Clemency as Societal Reform
Public discourse has also proffered clemency as an effective device for redressing other societal ills. For example, a recent Massachusetts Bar Association Clemency Task Force report suggested that it might be a means of mitigating racial disparities in sentencing and incarceration. While that is certainly an important goal, I suggest that clemency is ill-suited to that task. Aside from the small number of petitioners who can be accommodated by the process, clemency involves an inherently case-by-case determination which prioritizes an offender’s behavior after a conviction. A clemency petition asks the Governor to pardon or commute the sentence of a specific individual, whose guilt has been established beyond a reasonable doubt, whose sentence was imposed by a judge fully familiar with the facts of the case, and whose crime had a specific (and often immeasurable) impact on the victim and their family. Because of the intense focus on demonstrated ability to contribute to society, the applicant’s demographic profile alone is unlikely to provide the type of individualized reassurance the Governor and Councillors are seeking through their review process.

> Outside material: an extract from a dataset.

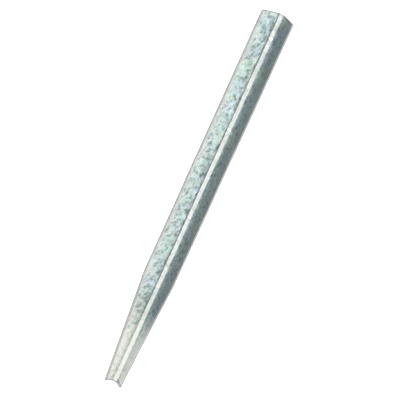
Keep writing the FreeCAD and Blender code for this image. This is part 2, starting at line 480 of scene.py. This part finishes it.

In my experience, the Parole Board, the Governor, and the Governor’s Council are extremely conscious of all these facts when they review a clemency petition. An effective petition for clemency should reflect this awareness and focus on who the offender is now, and how they have gotten there.
Robert C. Ross is of counsel in the Boston Office of Greenberg Traurig, LLP. He served as Chief Legal Counsel to Governor Baker from March 2019 through January 2023. The views and opinions offered in this article are his alone, and not those of Greenberg Traurig, LLC, former Governor Baker, or former Lieutenant Governor Polito.
[1] Because commutation is regarded as an “extraordinary” remedy, the people who apply are either not yet parole-eligible or never will be parole-eligible. Thus, an approved commutation typically makes them parole-eligible. Governors may, but most often do not, prescribe their own conditions on commutations – they leave devising and imposing any such conditions to the Parole Board.